When it comes to gifts that keep on giving, we all probably could have done without yet another extended war in the Middle East. But that's what we seem to have as President Obama emerged from a meeting with military officials from countries that have joined the coalition aganst ISIS to announce, "this is going to be a long-term campaign. There are not quick fixes involved.  We're still at the early stages.  As with any military effort, there will be days of progress and there are going to be periods of setback."

Oh goody. I'd hate to think my son would reach enlistment age too late to participate in the fun.

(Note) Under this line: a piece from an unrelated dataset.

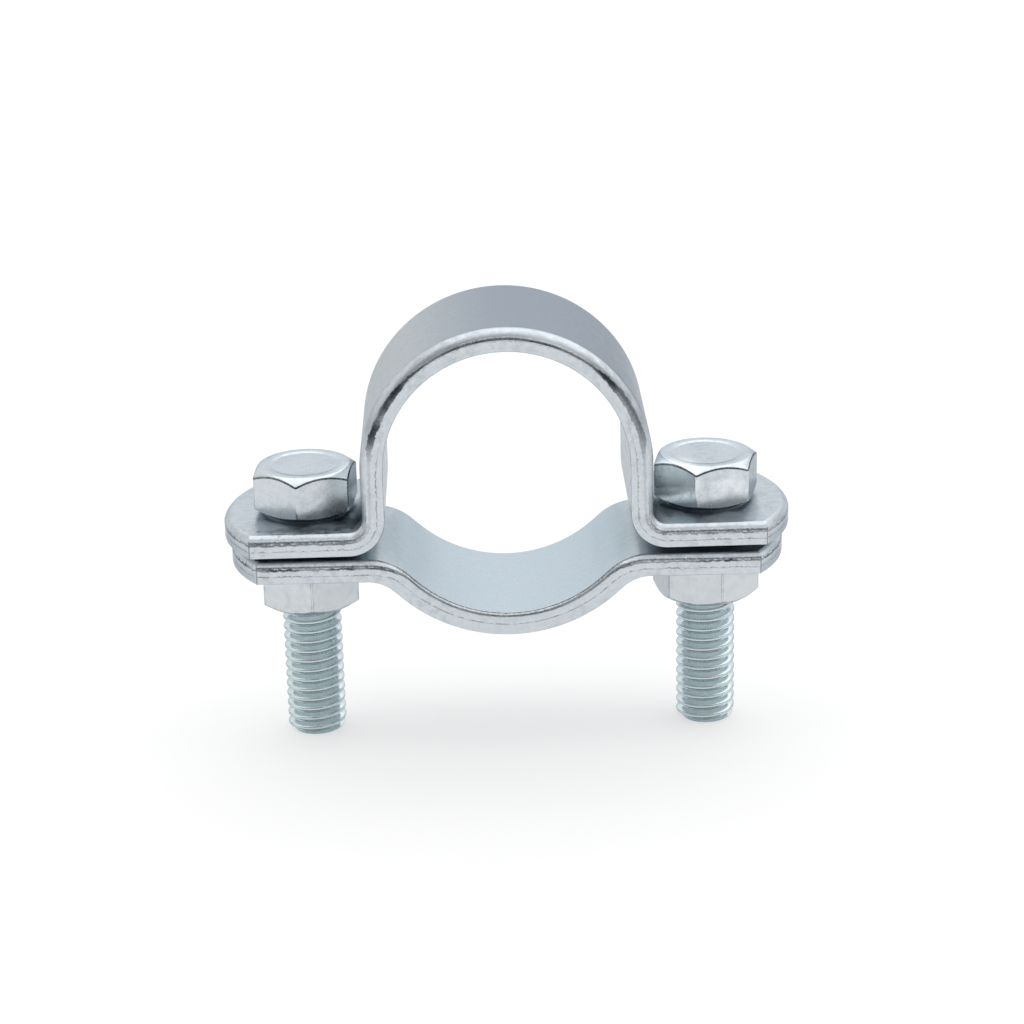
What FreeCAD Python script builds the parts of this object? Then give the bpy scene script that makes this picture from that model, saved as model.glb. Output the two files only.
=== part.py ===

How committed that coalition is to an open ended effort to battling ISIS and "communicating an alternative vision for those who are currently attracted to the fighting inside Iraq and Syria" is an open question. Turkey's rapid repudiation of White House insistence that the country had agreed to coalition use of its military bases may be only the tip of the iceberg. Foreign Policy's Gopal Ratnam and John Hudson describe it as a "kiss and tell problem." Like a high school nerd desperate for a girlfriend, the Obama administration is so eager to interpret the slightest kindness as a total commitment that it immediately trumpets its new relationship to the world—and scares its new friend away. Write Ratnam and Hudson:

The conflicting versions of events from the two allies have one of two causes. One is political: The White House is eager to show a war-weary American public that the United States won't be fighting alone, but many Middle Eastern countries don't want to rile up their own populations by advertising their roles in the coalition. The other is a more basic and troubling one: that Washington may be consistently misreading its partners and overestimating just how committed they are to the fight.

The governments of Georgia and Slovenia also backpedaled from U.S. announcements of deeper relationships than either country was willing to acknowledge in world-wide press releases.

Now that the Obama administration is insisting on a long-term commitment instead of a military quicky, the problem can only get worse.